**Instructions for the task:**
Only the lines between the line with "for node in" and the line with "record = json.load(file)", together with those two lines themselves, are to be copied exactly.

**Provided data:**

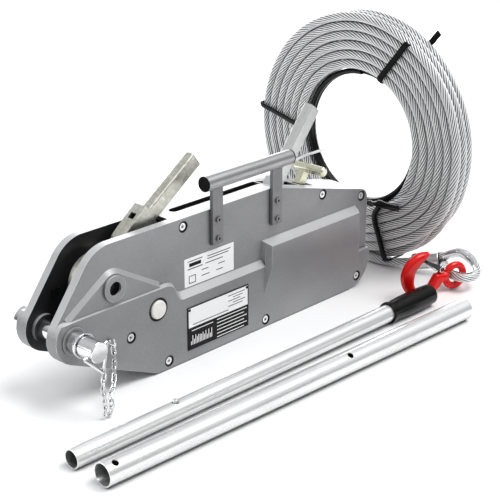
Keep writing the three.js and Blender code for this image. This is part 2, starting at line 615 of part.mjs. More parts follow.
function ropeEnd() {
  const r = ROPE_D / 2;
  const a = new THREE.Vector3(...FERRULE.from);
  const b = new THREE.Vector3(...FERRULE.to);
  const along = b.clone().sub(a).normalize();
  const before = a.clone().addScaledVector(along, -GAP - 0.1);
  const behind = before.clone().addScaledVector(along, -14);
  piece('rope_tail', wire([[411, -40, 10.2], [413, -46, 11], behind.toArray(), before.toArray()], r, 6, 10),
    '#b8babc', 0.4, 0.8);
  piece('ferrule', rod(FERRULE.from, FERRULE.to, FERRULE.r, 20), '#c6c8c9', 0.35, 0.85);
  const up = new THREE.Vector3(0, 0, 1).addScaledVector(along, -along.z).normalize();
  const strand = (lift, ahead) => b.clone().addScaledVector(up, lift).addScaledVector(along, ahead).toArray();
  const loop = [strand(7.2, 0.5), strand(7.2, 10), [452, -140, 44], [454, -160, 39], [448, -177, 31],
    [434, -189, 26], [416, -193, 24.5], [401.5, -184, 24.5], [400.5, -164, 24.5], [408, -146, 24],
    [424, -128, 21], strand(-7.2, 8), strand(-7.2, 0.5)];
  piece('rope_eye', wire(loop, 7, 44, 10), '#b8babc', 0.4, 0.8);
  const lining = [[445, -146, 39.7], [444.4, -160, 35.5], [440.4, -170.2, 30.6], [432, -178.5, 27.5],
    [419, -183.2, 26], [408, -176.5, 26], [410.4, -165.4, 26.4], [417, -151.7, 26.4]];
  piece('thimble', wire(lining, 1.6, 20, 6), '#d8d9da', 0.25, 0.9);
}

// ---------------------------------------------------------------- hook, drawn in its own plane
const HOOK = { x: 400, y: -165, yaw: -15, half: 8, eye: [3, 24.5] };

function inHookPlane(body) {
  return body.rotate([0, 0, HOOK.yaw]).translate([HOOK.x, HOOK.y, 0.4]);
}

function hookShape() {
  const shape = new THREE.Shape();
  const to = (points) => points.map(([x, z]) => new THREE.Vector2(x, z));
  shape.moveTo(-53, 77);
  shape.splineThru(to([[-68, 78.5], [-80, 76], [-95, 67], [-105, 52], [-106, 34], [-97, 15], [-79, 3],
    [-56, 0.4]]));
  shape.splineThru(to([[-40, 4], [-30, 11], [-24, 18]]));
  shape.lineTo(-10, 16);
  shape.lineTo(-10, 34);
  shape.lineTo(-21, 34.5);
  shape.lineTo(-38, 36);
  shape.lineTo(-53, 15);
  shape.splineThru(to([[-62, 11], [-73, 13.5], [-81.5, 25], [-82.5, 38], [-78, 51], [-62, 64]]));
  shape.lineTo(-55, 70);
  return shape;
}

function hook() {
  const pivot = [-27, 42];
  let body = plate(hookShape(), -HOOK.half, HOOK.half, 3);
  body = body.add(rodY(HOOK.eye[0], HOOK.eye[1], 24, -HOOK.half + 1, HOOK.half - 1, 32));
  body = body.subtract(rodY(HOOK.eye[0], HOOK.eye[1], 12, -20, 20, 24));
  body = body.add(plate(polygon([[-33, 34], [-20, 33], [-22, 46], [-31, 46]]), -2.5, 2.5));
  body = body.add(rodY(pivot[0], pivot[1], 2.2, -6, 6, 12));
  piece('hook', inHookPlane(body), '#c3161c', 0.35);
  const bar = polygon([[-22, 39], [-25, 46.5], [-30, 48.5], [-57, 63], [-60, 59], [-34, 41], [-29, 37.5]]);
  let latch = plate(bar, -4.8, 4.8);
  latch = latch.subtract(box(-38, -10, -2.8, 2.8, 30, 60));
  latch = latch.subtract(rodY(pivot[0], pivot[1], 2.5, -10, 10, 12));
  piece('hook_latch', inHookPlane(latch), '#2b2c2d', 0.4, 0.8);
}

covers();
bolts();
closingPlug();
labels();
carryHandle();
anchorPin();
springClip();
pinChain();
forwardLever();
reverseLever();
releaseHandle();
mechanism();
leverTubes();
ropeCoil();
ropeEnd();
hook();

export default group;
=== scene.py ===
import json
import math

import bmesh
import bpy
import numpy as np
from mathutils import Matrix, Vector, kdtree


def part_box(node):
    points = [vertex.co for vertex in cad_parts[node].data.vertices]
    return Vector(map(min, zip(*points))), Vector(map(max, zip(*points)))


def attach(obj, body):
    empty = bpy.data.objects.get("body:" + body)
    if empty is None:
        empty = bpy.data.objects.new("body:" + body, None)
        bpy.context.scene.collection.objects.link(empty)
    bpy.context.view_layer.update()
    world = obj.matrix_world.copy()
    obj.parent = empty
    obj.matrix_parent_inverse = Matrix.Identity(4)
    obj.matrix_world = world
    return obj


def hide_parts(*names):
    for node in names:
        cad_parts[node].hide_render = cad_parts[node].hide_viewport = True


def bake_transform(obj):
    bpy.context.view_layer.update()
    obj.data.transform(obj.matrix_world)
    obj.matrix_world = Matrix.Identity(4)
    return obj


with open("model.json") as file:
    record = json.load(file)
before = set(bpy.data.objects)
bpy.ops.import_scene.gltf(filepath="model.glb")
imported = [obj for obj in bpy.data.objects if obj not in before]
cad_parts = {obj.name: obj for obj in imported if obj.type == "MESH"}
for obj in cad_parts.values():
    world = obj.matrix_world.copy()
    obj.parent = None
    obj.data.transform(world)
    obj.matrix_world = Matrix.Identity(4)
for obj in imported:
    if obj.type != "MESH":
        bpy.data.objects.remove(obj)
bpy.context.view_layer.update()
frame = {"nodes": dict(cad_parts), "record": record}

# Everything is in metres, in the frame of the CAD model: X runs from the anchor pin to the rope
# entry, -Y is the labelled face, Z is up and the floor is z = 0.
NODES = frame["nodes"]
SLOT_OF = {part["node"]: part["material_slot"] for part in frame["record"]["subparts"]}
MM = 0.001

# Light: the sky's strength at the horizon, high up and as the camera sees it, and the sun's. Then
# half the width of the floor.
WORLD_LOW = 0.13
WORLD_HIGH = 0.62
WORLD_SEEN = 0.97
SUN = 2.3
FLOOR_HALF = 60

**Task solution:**
    for node in names:
        cad_parts[node].hide_render = cad_parts[node].hide_viewport = True


def bake_transform(obj):
    bpy.context.view_layer.update()
    obj.data.transform(obj.matrix_world)
    obj.matrix_world = Matrix.Identity(4)
    return obj


with open("model.json") as file:
    record = json.load(file)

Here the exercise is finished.